Reflection Why is it that much is said and written about the sufferings of holy men and holy women? Because the saints alone are considered victors. Can anyone be a victor without conflict, pain and suffering? In ordinary earthly combat, no one can be considered victorious or heroic who has not been in combat, endured much or suffered greatly. The more so in spiritual combat, where the truth is known, and where self-boasting not only does not help at all but, indeed, hinders it. He who does not engage in combat for the sake of Christ, either with the world, with the devil or with one’s self, how can he be counted among the soldiers of Christ?

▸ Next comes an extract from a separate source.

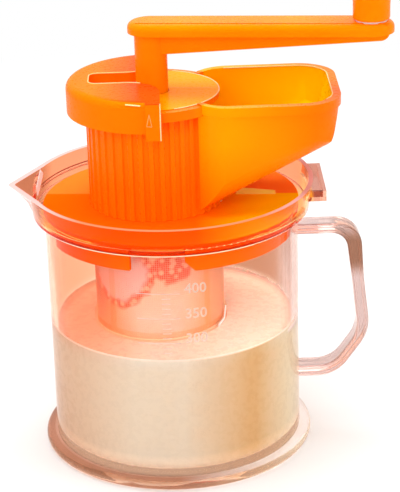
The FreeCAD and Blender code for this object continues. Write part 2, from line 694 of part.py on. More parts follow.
def lid():
    """Flat plate with a raised half cap, its slot, end ribs, locking lugs and a hub."""
    inner_r = CAP_R - CAP_WALL
    rib_z = CAP_SKIRT_Z - END_RIB_DROP
    cap = turned([
        (0, CAP_SKIRT_Z), (CAP_R, CAP_SKIRT_Z), (CAP_R, CAP_TOP, CAP_ROUND), (0, CAP_TOP)], BARREL_X)
    cap = cap.cut(pin(inner_r, CAP_SKIRT_Z, LID_TOP, BARREL_X))
    for side in (1, -1):
        rib = block(-END_RIB_WIDTH / 2, END_RIB_WIDTH / 2, CAP_WALL + END_RIB_PROUD, rib_z, CAP_TOP)
        rib.translate(Vector(BARREL_X, side * inner_r, 0))
        cap = cap.fuse(rib.cut(pin(inner_r, rib_z, LID_TOP, BARREL_X)))
    reach = CAP_R + END_RIB_PROUD + CUT_SPARE
    cap = cap.common(block(BARREL_X - reach, BARREL_X + CAP_EDGE_X, reach, rib_z, CAP_TOP))
    cap = cap.cut(lid_slot(LID_TOP, CAP_TOP))
    plate = pin(LID_PLATE_R, LID_SEAT, LID_TOP, BARREL_X)
    hub = pin(LID_HUB_R, LID_HUB_Z, LID_SEAT, BARREL_X)
    lugs = []
    lug_top = FLANGE_Z - LID_LUG_GAP
    lug_z = lug_top - LID_LUG_THICK
    for angle in LID_LUG_ANGLES:
        lug = sector(inner_r + MERGE, lug_z, lug_top, angle, LID_LUG_ARC / 2, BARREL_X)
        lugs.append(lug.cut(pin(FLANGE_R - LID_LUG_REACH, lug_z, lug_top, BARREL_X)))
    body = cap.fuse([plate, hub] + lugs)
    body = body.cut(pin(BUSH_R, LID_HUB_Z, BUSH_TOP, BARREL_X))
    body = body.cut(pin(POST_R + LID_HOLE_GAP, LID_HUB_Z, LID_TOP, BARREL_X))
    return body.removeSplitter()


def lid_bush():
    """Plain bearing bush for the crank's post, held in the lid's hub."""
    return tube(BUSH_R, BUSH_R - BUSH_WALL, LID_HUB_Z, BUSH_TOP, BARREL_X)


# Crank


def to_crank(shape):
    """Move a shape from the crank's own axes, with the arm along +X, to its place."""
    placed = shape.copy()
    placed.rotate(Vector(0, 0, 0), UP, CRANK_ANGLE)
    placed.translate(Vector(BARREL_X, 0, 0))
    return placed


def crank_arm():
    """Round post, broad top plate and a tapering hollow beam under it."""
    plate_z = CRANK_TOP - ARM_PLATE
    grip_end = ARM_LENGTH + ARM_HALF_WIDTH
    half = ARM_HALF_WIDTH
    plate = prism_xy([
        (-half, -half, half), (grip_end, -half, half), (grip_end, half, half), (-half, half, half)],
        plate_z, CRANK_TOP)
    plate = plate.makeFillet(ARM_ROUND, edges_at(plate, CRANK_TOP))
    deep_z = CRANK_TOP - BEAM_DEEP
    shallow_z = CRANK_TOP - BEAM_SHALLOW
    toe_x = grip_end - BEAM_TOE_INSET
    beam_top = plate_z + MERGE
    beam = prism_xz([
        (0, beam_top), (0, deep_z), (POST_R, deep_z), (toe_x, shallow_z, BEAM_TOE_ROUND),
        (toe_x, beam_top)], BEAM_WIDTH / 2)
    core_x = POST_R + BEAM_CORE_START
    core_end = ARM_LENGTH - PIN_R - BEAM_CORE_END
    core_top = CRANK_TOP - BEAM_CORE_TOP
    core_low = deep_z - CUT_SPARE
    core = prism_xz([
        (core_x, core_low), (core_end, core_low), (core_end, core_top), (core_x, core_top)],
        BEAM_CORE_WIDTH / 2)
    post = pin(POST_R, POST_Z, beam_top)
    arm = plate.fuse([beam.cut(core), post])
    held = DRIVE_SIZE / 2
    arm = arm.cut(block(-held, held, held, POST_Z, POST_Z + DRIVE_HELD))
    pin_hole = Part.makeCylinder(PIN_R, PIN_HELD, Vector(ARM_LENGTH, 0, CRANK_TOP - PIN_HELD))
    return to_crank(arm.cut(pin_hole).removeSplitter())


def drive_square():
    """Square steel key that joins the post to the auger."""
    held = DRIVE_SIZE / 2
    top = POST_Z + DRIVE_HELD
    return to_crank(block(-held, held, held, top - DRIVE_LENGTH, top))


def knob_washer():
    """Slip washer under the grip."""
    return to_crank(tube(GRIP_WASHER_R, PIN_R + PIN_FIT, CRANK_TOP, GRIP_Z, ARM_LENGTH))


def knob_pin():
    """Headed steel pin that the grip turns on."""
    head_z = GRIP_Z + GRIP_HEIGHT - GRIP_WELL_DEPTH + PIN_FIT
    shank = pin(PIN_R, CRANK_TOP - PIN_HELD, head_z, ARM_LENGTH)
    head = pin(PIN_HEAD_R, head_z, head_z + PIN_HEAD_THICK, ARM_LENGTH)
    return to_crank(shank.fuse(head).removeSplitter())


def grip_knob():
    """Turned grip: straight neck, swelling belly and rounded shoulder."""
    top = GRIP_Z + GRIP_HEIGHT
    outer = turned([
        (0, GRIP_Z), (GRIP_FOOT_R, GRIP_Z, GRIP_FOOT_ROUND),
        (GRIP_FOOT_R, GRIP_Z + GRIP_NECK, GRIP_NECK_ROUND),
        (GRIP_BELLY_R, GRIP_Z + GRIP_BELLY_RISE, GRIP_BELLY_ROUND),
        (GRIP_BELLY_R - GRIP_TOP_TAPER, top, GRIP_TOP_ROUND), (0, top)], ARM_LENGTH)
    bore = pin(PIN_R + PIN_FIT, GRIP_Z, top, ARM_LENGTH)
    well = pin(GRIP_WELL_R, top - GRIP_WELL_DEPTH, top, ARM_LENGTH)
    return to_crank(outer.cut([bore, well]))


def grip_cap():
    """Domed plug that closes the well over the pin's head."""
    top = GRIP_Z + GRIP_HEIGHT
    low = top - CAP_PLUG_DEPTH
    return to_crank(turned([
        (0, low), (GRIP_WELL_R, low), (GRIP_WELL_R, top), (0, top + CAP_CROWN)], ARM_LENGTH))


# Filter cup


def filter_frame():
    """Top ring, foot ring and upright ribs of the cup, one moulding."""
    frame = tube(CUP_R, CUP_BORE, CUP_RING_Z, LEDGE_Z, BARREL_X)
    frame = frame.fuse(tube(CUP_R, CUP_BORE, CUP_Z, CUP_Z + CUP_FOOT, BARREL_X))
    rib_out = CUP_R - CUP_RIB_INSET
    for angle in CUP_RIB_ANGLES:
        rib = block(CUP_BORE, rib_out, CUP_RIB_WIDTH / 2, CUP_Z + CUP_RIB_LAP, LEDGE_Z - CUP_RIB_LAP)
        rib.rotate(Vector(0, 0, 0), UP, angle)
        rib.translate(Vector(BARREL_X, 0, 0))
        frame = frame.fuse(rib)
    return frame.cut(pin(CUP_BORE, CUP_Z, LEDGE_Z, BARREL_X)).removeSplitter()


def filter_mesh():
    """Fine mesh sleeve inside the ribs."""
    return tube(CUP_BORE, CUP_BORE - MESH_THICK, CUP_Z + CUP_FLOOR_THICK, CUP_RING_Z + MESH_LAP, BARREL_X)


def filter_floor():
    """Floor disc of the cup, inside the foot ring."""
    return pin(CUP_BORE, CUP_Z, CUP_Z + CUP_FLOOR_THICK, BARREL_X)


NODES = (
    measuring_jug, jug_handle, base_plate, barrel_hopper, strainer_seal, strainer_basket, auger,
    auger_tip_pin, thrust_washer, lid, lid_bush, crank_arm, drive_square, knob_pin, knob_washer,
    grip_knob, grip_cap, filter_frame, filter_mesh, filter_floor)

os.makedirs("parts", exist_ok=True)
for make in NODES:
    shape = make()
    shape.exportStep("parts/" + make.__name__ + ".step")
    state = "valid" if shape.isValid() else "broken"
    print(make.__name__, len(shape.Solids), "solids", state, round(shape.Volume, 1), "mm3")
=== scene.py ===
import math
from functools import reduce

import bmesh
import bpy
from bpy.props import FloatProperty, FloatVectorProperty, PointerProperty
from bpy.types import Operator, Panel, PropertyGroup
from mathutils import Matrix, Vector, noise


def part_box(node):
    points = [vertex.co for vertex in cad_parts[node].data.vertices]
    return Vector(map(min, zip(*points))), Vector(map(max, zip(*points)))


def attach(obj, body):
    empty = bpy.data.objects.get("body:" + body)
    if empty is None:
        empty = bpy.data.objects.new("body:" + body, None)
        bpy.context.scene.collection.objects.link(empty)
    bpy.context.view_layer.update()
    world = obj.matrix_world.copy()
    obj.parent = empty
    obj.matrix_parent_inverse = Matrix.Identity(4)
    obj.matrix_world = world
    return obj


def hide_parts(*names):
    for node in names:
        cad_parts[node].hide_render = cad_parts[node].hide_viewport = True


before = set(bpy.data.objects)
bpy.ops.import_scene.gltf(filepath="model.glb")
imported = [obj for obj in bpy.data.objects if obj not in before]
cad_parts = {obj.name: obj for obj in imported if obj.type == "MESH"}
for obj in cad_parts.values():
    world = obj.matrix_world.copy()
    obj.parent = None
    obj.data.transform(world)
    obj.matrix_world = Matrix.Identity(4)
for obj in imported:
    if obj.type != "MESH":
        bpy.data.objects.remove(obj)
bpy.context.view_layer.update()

bl_info = {
    "name": "Manual Juicer",
    "version": (1, 0, 0),
    "blender": (4, 5, 0),
    "location": "View3D > Sidebar > Juicer",
    "description": "Dresses a hand-cranked juicer on its measuring jug, with its stage",
    "category": "Add Mesh",
}

MM = 0.001

# Lowest and highest corners of the nodes, read from the frame
JUG_LOW, JUG_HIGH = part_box("measuring_jug")
SLEEVE_LOW, SLEEVE_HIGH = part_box("filter_mesh")
CUP_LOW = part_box("filter_frame")[0]
PLATE_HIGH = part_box("base_plate")[1]
BARREL_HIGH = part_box("barrel_hopper")[1]
LID_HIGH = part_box("lid")[1]
BARREL_X = (SLEEVE_LOW.x + SLEEVE_HIGH.x) / 2

# Top of the lid's low plate, and top of the crank's arm
LID_PLATE_Z = 131.4 * MM
CRANK_TOP_MM = 156.2

# Rounding of the clear mouldings, and of the fine ones inside
CLEAR_EDGE = 0.25 * MM
FINE_EDGE = 0.15 * MM

# The scale's digits: their height as a share of the built-in font's size, and their rounding
DIGIT_SHARE = 0.7
DIGIT_ROUND = 0.06 * MM

# Jug wall and floor, which the milk and the scale follow
JUG_WALL_R = 45 * MM
JUG_BORE_R = 42.8 * MM
JUG_FLOOR_Z = 4.2 * MM
FLOOR_CORNER = 5 * MM

# The round at the foot of the jug's collar
STEP_LOW = 88.5 * MM
STEP_HIGH = 89.4 * MM

# Middle of the foam that clings to the net, and of the patch where the strainer's holes show
FOAM_AT = (-18 * MM, -16 * MM, 71 * MM)
HOLES_AT = (0, -21.5 * MM, 74 * MM)

# Where the plate's painted reflection of the bright background starts: a line across it, a little askew
SHEEN_FROM = 3.9 * MM
SHEEN_SLOPE = 0.09

# Camera of the photograph: place, aim, roll, and its frame
CAMERA_AT = Vector((0, -0.6399, 0.3316))
CAMERA_AIM = Vector((0, 0, 0.05))
CAMERA_ROLL = math.radians(-2.06)
CAMERA_FOCAL_PX = 1924
IMAGE_SIZE = (400, 492)
AIM_PX = (174.5, 304.6)
SENSOR_WIDTH = 36


# Sizes and colours that a user would change


def length(name, description, default_mm):
    """A length property, given in millimetres."""
    return FloatProperty(
        name=name, description=description, default=default_mm * MM, subtype="DISTANCE", unit="LENGTH")


def colour(name, description, default):
    """A colour property, in linear red, green and blue."""
    return FloatVectorProperty(
        name=name, description=description, default=default, size=3, min=0, max=1, subtype="COLOR")


class JuicerSizes(PropertyGroup):
    """Sizes of what is added to the frame."""
    edge_round: length("Edge Round", "Rounding of moulded edges", 0.4)
    # The pale lines along edges are painted highlights
    line_width: length("Line Width", "Width of the pale lines along moulded edges", 0.42)
    milk_level: length("Milk Level", "Height of the milk's surface over the table", 46.45)
    milk_climb: length("Milk Climb", "How far the milk climbs the wall", 1.85)
    net_pitch: length("Net Pitch", "Distance between the wires of the filter net", 0.75)
    net_wire: length("Net Wire", "Thickness of the net's wires", 0.13)
    hole_pitch: length("Hole Pitch", "Distance between the strainer's fine holes", 1.6)
    hole_size: length("Hole Size", "Width of one fine hole's bead", 0.8)
    foam_lumps: length("Foam Lumps", "How far the foam's surface swells and sinks", 1.6)
    digit_height: length("Digit Height", "Height of the scale's digits", 3.6)
    emboss: length("Emboss", "How far the scale stands out from the jug's wall", 0.15)
    scale_step: length("Scale Step", "Height of 50 ml on the scale", 9.2)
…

How then is it with Christ’s fellow victors? St. Mary spoke about her savage spiritual combat to Elder Zosimas: “For the first seventeen years in this wilderness, I struggled with my deranged lusts as though with fierce beasts. I desired to eat meat and fish, which I had in abundance in Egypt. I also desired to drink wine, and here I did not have even water to drink. I desired to hear lustful songs. I cried and beat my breast. I prayed to the All- pure Mother of God to banish such thoughts from me. When I had sufficiently wept and beat my breast, it was then that I saw a light encompassing me on all sides, and a certain miraculous peace filled me.”
Contemplation Contemplate the Lord Jesus in death:
- How there lay in the grave the lifeless body of Him Who, while living, gave life to the dead;
- How against Him, even in death, there raged the hatred of His enemies;
- How His disciples locked themselves in a house for fear of the Jews (John 20:19).
Homily on the fulfillment of the great prophecy “Like a lamb led to the slaughter” (Isaiah 53:7). Through many centuries of time, the discerning Prophet Isaiah foresaw the awesome sacrifice on Golgotha. From afar he saw the Lord Jesus Christ led to the slaughter as a lamb is led. A lamb permits itself to be led to the laughter as it is led to the pasture: defenseless, without fear, and without malice. Thus, our Lord Christ was led to the slaughter without defense, without fear, and without malice. He does not say, “Men, do not do this!” nor does He ask, “Why are you doing this to Me?” nor does He condemn anyone. Nor does He protest. Nor does He become angry. Nor does He think evilly of His judges. When, from the crown of thorns, His blood flowed, He was silent. When His face was soiled from being spat upon, He was silent. When His Cross became heavy along the way, He endured. When His pain became unbearable on the Cross, He complained not to men but to the Father. When He breathed His last, He directed His gaze and sighs toward heaven and not toward earth. For the source of His strength is heaven and not earth. The source of His consolation is in God and not in men. His true homeland is the Heavenly Kingdom and not the earthly kingdom. Behold, the Lamb of God, which taketh away the sin of the world (John 1:29). This was the first exclamation of St. John the Baptist when he saw the Lord. And, behold, now on Golgotha that prophecy was fulfilled. Behold, under the weight of the sins of the entire world, the Lamb of God lay slaughtered and lifeless. O brethren, this costly sacrifice was made for our sins as well. The blood of this sinless and meek Lamb was destined for all times and all generations, from the first to the last person on earth. Christ also felt the pains on the Cross for our sins, even those of the present day. He also wept in the Garden of Gethsemane for our wickedness, our weakness and our sinfulness. He also destined His blood for us. Brethren, let us not then despise the indescribable costly price by which we have been redeemed. Because of this sacrifice of Christ we, indeed, have some worth as people. Without this sacrifice, or if we disavow this sacrifice, our worth, by itself alone, is equal to nothing. It is equal to smoke without a flame or a cloud without light. O Lord, unequaled in mercy, have mercy on us also! To Thee be glory and praise forever. Amen.